What happened after Henry received the hunk of meat was unexpected.  He took the nurse’s prompt and invested the beef with all the desperate hope that a ‘new heart’ might contain.  The item became, after this investiture, a symbol and a talisman, the protection of which (according to after-performance feedback) would occupy his every thought for the next several hours.  This event, half a day in, marked Henry’s transition to complete immersion, complete participation with our created world.  After this, he engaged with every performative element as if it were emerging from his own subconscious, and each performer not as an actor but as part of his community, as, indeed, some of them were.  “The hand behind the journey, guiding it, was really my own,”  Henry would later say.

 

This kind of personal engagement was essential to making our participant more receptive to the performance as a whole. The person begins to share responsibility for the quality of the experience.  According to Nell Waters, subject of an Odyssey Works production this June, “When a person knows that every act has been created for her and that each subsequent interaction, conversation, even the slightest turn in events has been crafted for her or simply is for her… [she] opens up to a newer, fuller self expression, and the ability now to engage with what is right before her eyes.”

“The Book Signing” was a scene from Nell’s performance. In it, Nell is dropped off at Browser Books in Pacific Heights in San Francisco.  A crowd is already gathered, eagerly awaiting her arrival.  When she enters the bookstore a professional-looking woman – possibly her agent – directs her to sit behind a table covered with books.  A line forms, and, one by one her fans approach with books Nell has supposedly written clutched in their hands.  The first one is entitled The Zen of Doing it All. The cover design recalls new-age books by the likes of Deepak Chopra.  On the back is a photo of Nell the Yoga expert, smiling on a mountaintop.  Nell reads the book-jacket blurbs and remembers having spoken some of the words to friends.  The next is entitled My Fucking Life, Jerk.  Featured are pictures and quotes from an ornery Nell who doesn’t suffer fools.  The woman holding this book approaches, confessing that “until I read your book I was knotted up inside, but, thanks to you, I learned to say Fuck You.  Thank you, Nell Waters, thank you.” 

Nell embraces the role we have thrust upon her.  She engages her fans in conversation about the books, signing copies of Underneath the Waters, the Unauthorized Biography, and INC Magazine.  The fans are a mixture of friends and strangers, some of whom just happen to be in the bookstore at the time.  They are full of adulation, speaking to Nell about the books, about the different sides to Nell as if they are all there is to her.  Nell pursues each conversation, citing imagined passages, discussing the next publication, holding forth on topics as they are framed in the books themselves.

 

***

Over several years and several different performances it became clear that time and intimacy would be required on a new scale.  “Up until Yerba Buena,” said Henry, “I was trying to second guess…but once the other me came up — the imposter — I never tried to second guess again.”  We found that people wouldn’t fully drop their guard – their own internal fourth wall – for at least four hours, and only when the narrative and symbolic aspects of the performance were taken from their real lives. The first production, in 2002, lasted eight hours, and subsequent pieces rarely clocked less than twenty-four.

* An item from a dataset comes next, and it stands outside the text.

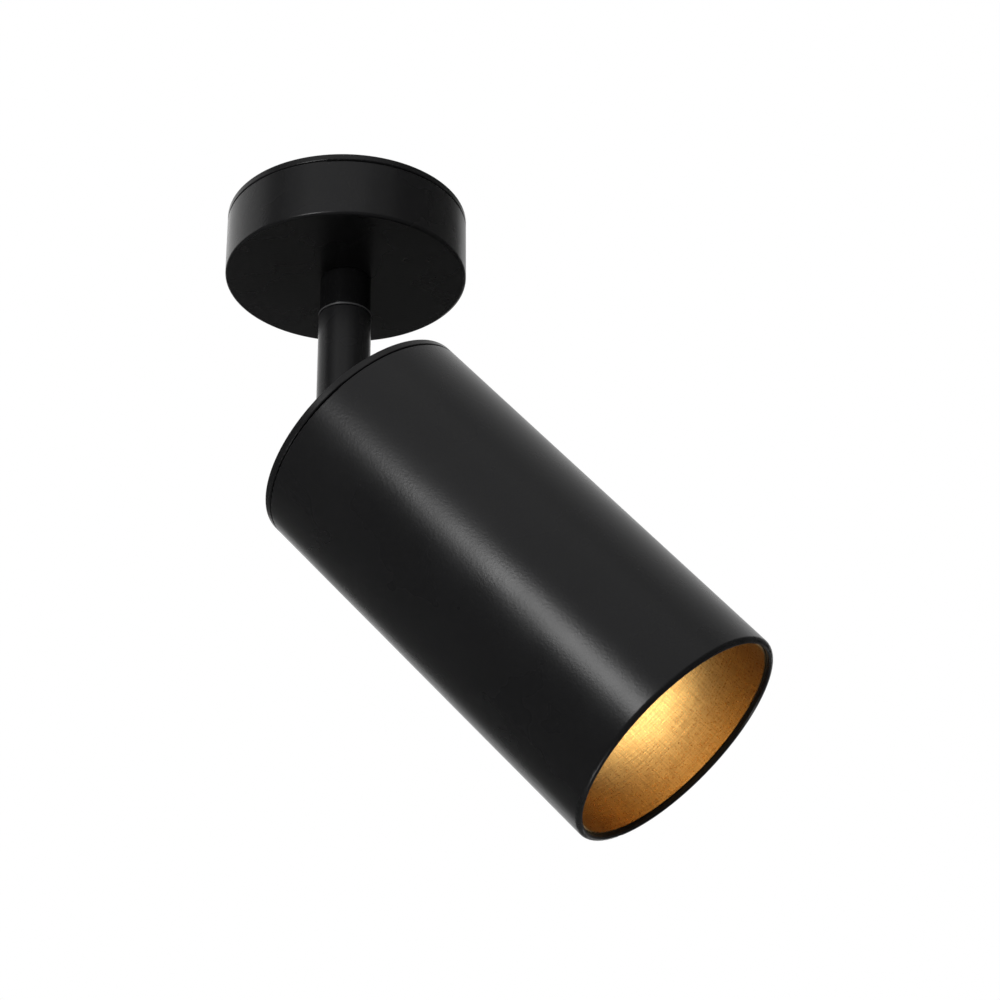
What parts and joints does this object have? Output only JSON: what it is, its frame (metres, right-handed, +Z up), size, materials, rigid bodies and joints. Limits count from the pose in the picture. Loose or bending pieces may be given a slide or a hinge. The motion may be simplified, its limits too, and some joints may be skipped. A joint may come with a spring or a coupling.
{
  "type": "ceiling spotlight",
  "caption": "Cylindrical ceiling spotlight on a round canopy, with a swivelling stem, a tilting head, a gold baffle at the mouth and a twist-lock reflector lamp inside.",
  "frame": {"origin": "centre of the ceiling face of the mounting plate, midway between its two screw slots", "axes": "+Z up into the ceiling; +X is the side that the head tilts towards at rest; the tilt axis lies along Y"},
  "size_m": [0.1304, 0.06, 0.1661],
  "materials": {
    "black_paint": "steel, satin black powder coat",
    "black_aluminium": "aluminium, satin black powder coat with fine orange peel",
    "gold_paint": "spun aluminium, gold lacquer with fine grain",
    "zinc_steel": "zinc plated",
    "black_steel": "black oxide",
    "terminal_brass": "plain brass",
    "block_nylon": "natural nylon",
    "black_nylon": "black nylon",
    "live_lead": "silicone insulation, brown",
    "neutral_lead": "silicone insulation, blue",
    "earth_lead": "silicone insulation, green and yellow",
    "lead_bends": "silicone insulation, brown and blue",
    "glass_sleeve": "braided glass fibre",
    "holder_ceramic": "unglazed steatite",
    "grey_silicone": "silicone",
    "lamp_white": "white moulded plastic",
    "lamp_glass": "frosted",
    "board_aluminium": "milled"
  },
  "bodies": {
    "canopy": {"mounting_plate": "black_paint", "canopy_cup": "black_aluminium", "side_screws": "black_steel", "terminal_block": "block_nylon", "terminal_tubes": "terminal_brass", "clamp_screws": "zinc_steel", "block_screws": "zinc_steel", "earth_screw": "terminal_brass", "swivel_bolt": "zinc_steel", "bolt_lock_washer": "zinc_steel", "bolt_nut": "terminal_brass", "collar": "black_aluminium", "swivel_washer": "black_nylon", "stop_pin": "zinc_steel", "canopy_live_lead": "live_lead", "canopy_neutral_lead": "neutral_lead", "canopy_earth_lead": "earth_lead"},
    "stem": {"stem_tube": "black_aluminium", "disc_spring": "zinc_steel", "stem_tongue": "black_aluminium", "stem_sleeve": "glass_sleeve", "stem_live_lead": "live_lead", "stem_neutral_lead": "neutral_lead", "knuckle_leads": "lead_bends"},
    "head": {"head_lug": "black_aluminium", "pivot_screw": "black_steel", "pivot_spring_washer": "zinc_steel", "friction_washer": "black_nylon", "lug_lock_washer": "zinc_steel", "lug_nut": "zinc_steel", "rear_cap": "black_aluminium", "head_tube": "black_aluminium", "holder_bracket": "zinc_steel", "bracket_screws": "zinc_steel", "lamp_holder": "holder_ceramic", "holder_contacts": "terminal_brass", "holder_screws": "zinc_steel", "head_live_lead": "live_lead", "head_neutral_lead": "neutral_lead"},
    "baffle": {"gold_baffle": "gold_paint", "grip_ring": "grey_silicone"},
    "lamp": {"lamp_shell": "lamp_white", "lamp_lens": "lamp_glass", "led_board": "board_aluminium", "lamp_base": "lamp_white", "lamp_pins": "terminal_brass"}
  },
  "joints": [
    {"name": "pan", "type": "hinge", "parent": "canopy", "child": "stem", "pos_m": [0, 0, -0.0282], "axis": [0, 0, 1], "range_deg": [-165, 165]},
    {"name": "tilt", "type": "hinge", "parent": "stem", "child": "head", "pos_m": [0, 0, -0.0571], "axis": [0, -1, 0], "range_deg": [-41.1, 48.9], "deforming": ["knuckle_leads"]},
    {"name": "baffle_pull", "type": "slide", "parent": "head", "child": "baffle", "axis": [0.6574, 0, -0.7536], "range_m": [0, 0.034]},
    {"name": "lamp_turn", "type": "hinge", "parent": "head", "child": "lamp", "pos_m": [0.02656, 0, -0.08754], "axis": [0.6574, 0, -0.7536], "range_deg": [0, 25]}
  ]
}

We also found that the ideal audience size was, indeed, one.  Several other sizes were attempted – two people, five people, as many as nine.  The larger the audience the more difficult it was to make our participants psychologically open to moments of personal value and meaning. This openness, this “ability to engage with what is right before her eyes,” as Nell Waters puts it, has been described as a meditative state simultaneously introspective and immersed in the world.  After several hours of performance, the external world transforms into a scattered projection of the internal world.  During her book signing, Nell knew that she hadn’t written any of the books, but they “resonated with a part of me I had never known. For a few moments I was that writer. I was responsible for witty lines and loquacious passages. And somehow the opportunity to both be that and not be that was the gift of the moment. There is a point in your day when you accept your circumstances as all that there is to your life.” One’s history and psychology may be read on the landscape,  continuous and overlapping.  The two worlds approach one another as they would in a lucid dream or a daydream.

And then there is the effect of being the center of attention.  The lone participant is seen by the whole world.  The lone participant is seen.  Seen, perhaps, even by herself.  No fourth wall, but one big mirror.  She becomes the protagonist in the play.  There is no question of believability because the performance is derived from her real life.  The joys are her joys.  The possibility of character transformation is, potentially, her own character transformation.  “Not a day goes by,” said Henry after his performance, “when I don’t think about it….Now I see the past disappear behind me and the future rise up to meet me.”

Because each participant is different, each Odyssey Works production must be different.  As we change and our audience changes the work must continually strive to avoid formulation, and, though we learn tricks and refine methods over time, the continuing challenge is to find the appropriate structure for every participant.  Whether this means we should focus on deep psychological patterns or create a day-long detour into the reverie of one piece of John Cage piano music depends entirely on the participant and our ability to develop a more comprehensive picture of her world.

In the end, the only consistent element is a mode of performance in which the final product exists only in the experience of the audience.  In this it is entirely unreproduceable.  In this, also, it is like life: a one-time event that occurs (mostly) outside the theater and that involves the people one knows in essential roles.  The difference is that the world of an Odyssey Works performance is an egocentric one whose goal it is to hold a mirror up to the self, to make everything, suddenly, personal.  And what is personal for the audience is personal for the artist, and what is personal for audience and artist becomes personal for everyone connected to them.  Thus it is that by narrowing our focus we may broaden our impact to a whole community. Thus it is that art may energize a random world with meaning.